:: Stored rows ::
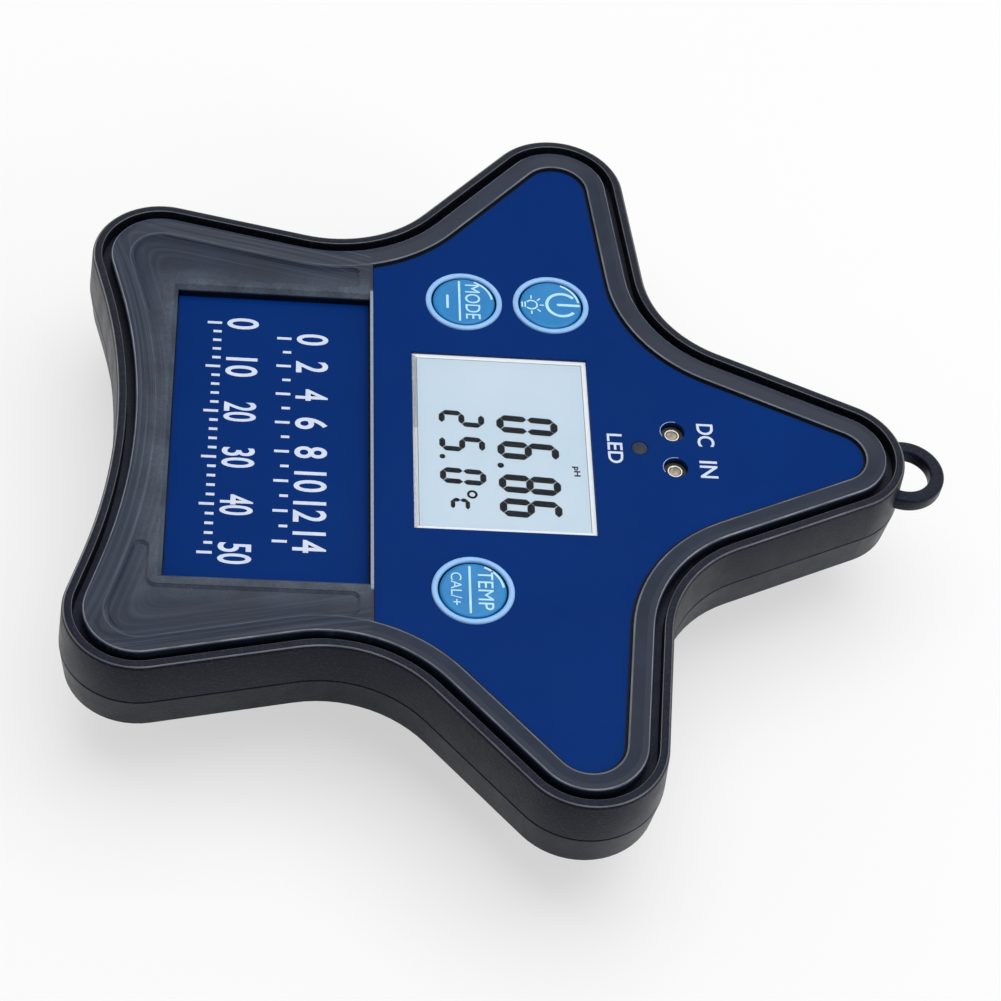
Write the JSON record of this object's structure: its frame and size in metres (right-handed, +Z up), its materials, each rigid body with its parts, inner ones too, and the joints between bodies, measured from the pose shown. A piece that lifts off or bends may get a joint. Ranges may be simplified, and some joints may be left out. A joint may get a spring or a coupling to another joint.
{
  "type": "multiparameter water quality meter",
  "caption": "Star-shaped floating water quality meter with a display, keys, charging contacts, a hanging loop and a guarded probe head underneath.",
  "frame": {"origin": "on the probe axis at the foot of the guard ring, the lowest point of the part", "axes": "+Z up out of the face, +Y towards the hanging loop, +X to the right as the display reads"},
  "size_m": [0.1666, 0.1676, 0.035],
  "materials": {
    "housing_black": "fine satin moulded",
    "cover_smoke": "smooth tinted",
    "panel_blue": "printed film",
    "window_clear": "polished",
    "display_grey": "lit liquid crystal",
    "white_plastic": "moulded",
    "key_blue": "satin",
    "ring_pale": "smooth",
    "contact_metal": "nickel plated",
    "seal_rubber": "silicone",
    "board_green": "solder mask",
    "chip_black": "moulded",
    "screw_steel": "stainless",
    "cell_silver": "foil pouch",
    "lamp_lens": "diffuse",
    "probe_black": "moulded",
    "bulb_glass": "blown",
    "junction_white": "porous"
  },
  "bodies": {
    "housing": {"upper_housing": "housing_black", "lower_housing": "housing_black", "housing_seal": "seal_rubber", "housing_screws": "screw_steel", "top_cover": "cover_smoke", "face_panel": "panel_blue", "label_plate": "panel_blue", "lcd_window": "window_clear", "lcd_glass": "display_grey", "lcd_backlight": "white_plastic", "lcd_holder": "white_plastic", "lcd_connector": "seal_rubber", "key_rings": "ring_pale", "key_seals": "seal_rubber", "key_switches": "chip_black", "charge_contacts": "contact_metal", "contact_bushings": "seal_rubber", "status_led": "white_plastic", "led_lens": "lamp_lens", "main_board": "board_green", "processor_chip": "chip_black", "radio_module": "contact_metal", "battery_connector": "white_plastic", "board_screws": "screw_steel", "battery": "cell_silver", "battery_pad": "seal_rubber", "sensor_body": "probe_black", "sensor_oring": "seal_rubber", "sensor_screws": "screw_steel", "sensor_board": "board_green", "sensor_header": "chip_black", "ph_bulb": "bulb_glass", "ph_wire": "contact_metal", "reference_junction": "junction_white", "temperature_probe": "screw_steel", "conductivity_pins": "screw_steel"},
    "power_button": {"power_key": "key_blue", "power_plunger": "white_plastic"},
    "mode_button": {"mode_key": "key_blue", "mode_plunger": "white_plastic"},
    "temp_button": {"temp_key": "key_blue", "temp_plunger": "white_plastic"},
    "guard": {"probe_guard": "probe_black"}
  },
  "joints": [
    {"name": "power_press", "type": "slide", "parent": "housing", "child": "power_button", "axis": [0, 0, -1], "range_m": [0, 0.00035], "stiffness_N_per_m": 1500, "springref_m": -0.0007},
    {"name": "mode_press", "type": "slide", "parent": "housing", "child": "mode_button", "axis": [0, 0, -1], "range_m": [0, 0.00035], "stiffness_N_per_m": 1500, "springref_m": -0.0007},
    {"name": "temp_press", "type": "slide", "parent": "housing", "child": "temp_button", "axis": [0, 0, -1], "range_m": [0, 0.00035], "stiffness_N_per_m": 1500, "springref_m": -0.0007},
    {"name": "guard_twist", "type": "hinge", "parent": "housing", "child": "guard", "pos_m": [0, 0, 0.0143], "axis": [0, 0, -1], "range_deg": [0, 36]}
  ]
}
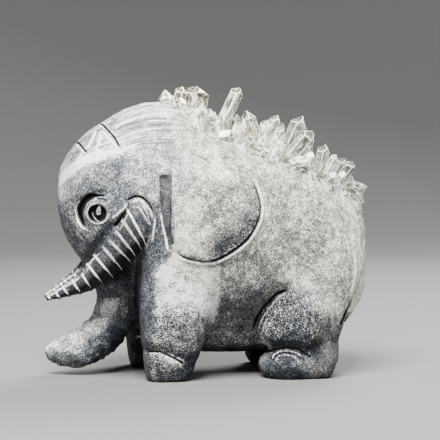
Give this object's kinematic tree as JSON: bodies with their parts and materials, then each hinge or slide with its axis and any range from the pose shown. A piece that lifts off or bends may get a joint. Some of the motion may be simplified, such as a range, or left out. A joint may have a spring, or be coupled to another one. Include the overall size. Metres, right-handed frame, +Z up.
{
  "type": "crystal elephant sculpture",
  "caption": "Standing elephant carved from the grey host rock of a quartz cluster, with the cluster's clear points left along its back.",
  "frame": {"origin": "on the ground, at the middle of the overall box", "axes": "+Z up, -X towards the trunk and tusks, -Y the elephant's left side"},
  "size_m": [0.1088, 0.0628, 0.0951],
  "materials": {
    "stone": "bush-hammered, with a dark wash in the hollows",
    "quartz": "natural clear to milky crystal faces"
  },
  "bodies": {
    "root": {"quartz_back_01": "quartz", "quartz_back_02": "quartz", "quartz_back_03": "quartz", "quartz_back_04": "quartz", "quartz_back_05": "quartz", "quartz_back_06": "quartz", "quartz_back_07": "quartz", "quartz_back_08": "quartz", "quartz_back_09": "quartz", "quartz_back_10": "quartz", "quartz_back_11": "quartz", "quartz_back_12": "quartz", "quartz_back_13": "quartz", "quartz_back_14": "quartz", "quartz_back_15": "quartz", "quartz_back_16": "quartz", "quartz_crown_01": "quartz", "quartz_crown_02": "quartz", "quartz_crown_03": "quartz", "quartz_crown_04": "quartz", "quartz_crown_05": "quartz", "quartz_crown_06": "quartz", "quartz_rump_01": "quartz", "quartz_rump_02": "quartz", "quartz_rump_03": "quartz", "quartz_rump_04": "quartz", "quartz_rump_05": "quartz", "quartz_rump_06": "quartz", "quartz_small_01": "quartz", "quartz_small_02": "quartz", "quartz_small_03": "quartz", "quartz_small_04": "quartz", "quartz_small_05": "quartz", "quartz_small_06": "quartz", "quartz_small_07": "quartz", "quartz_small_08": "quartz", "quartz_small_09": "quartz", "quartz_small_10": "quartz", "quartz_small_11": "quartz", "quartz_small_12": "quartz", "quartz_small_13": "quartz", "quartz_small_14": "quartz", "quartz_small_15": "quartz", "quartz_small_16": "quartz", "quartz_small_17": "quartz", "quartz_small_18": "quartz", "quartz_small_19": "quartz", "quartz_small_20": "quartz", "quartz_small_21": "quartz", "quartz_small_22": "quartz", "quartz_small_23": "quartz", "quartz_small_24": "quartz", "quartz_small_25": "quartz", "quartz_small_26": "quartz", "quartz_small_27": "quartz", "quartz_small_28": "quartz", "quartz_small_29": "quartz", "quartz_small_30": "quartz", "stone_elephant": "stone"}
  },
  "joints": []
}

:: Given task ::
Copy all lines of the material above where the string "joints" occurs.

:: Task answer ::
Write the JSON record of this object's structure: its frame and size in metres (right-handed, +Z up), its materials, each rigid body with its parts, inner ones too, and the joints between bodies, measured from the pose shown. A piece that lifts off or bends may get a joint. Ranges may be simplified, and some joints may be left out. A joint may get a spring or a coupling to another joint.
  "joints": [
  "joints": []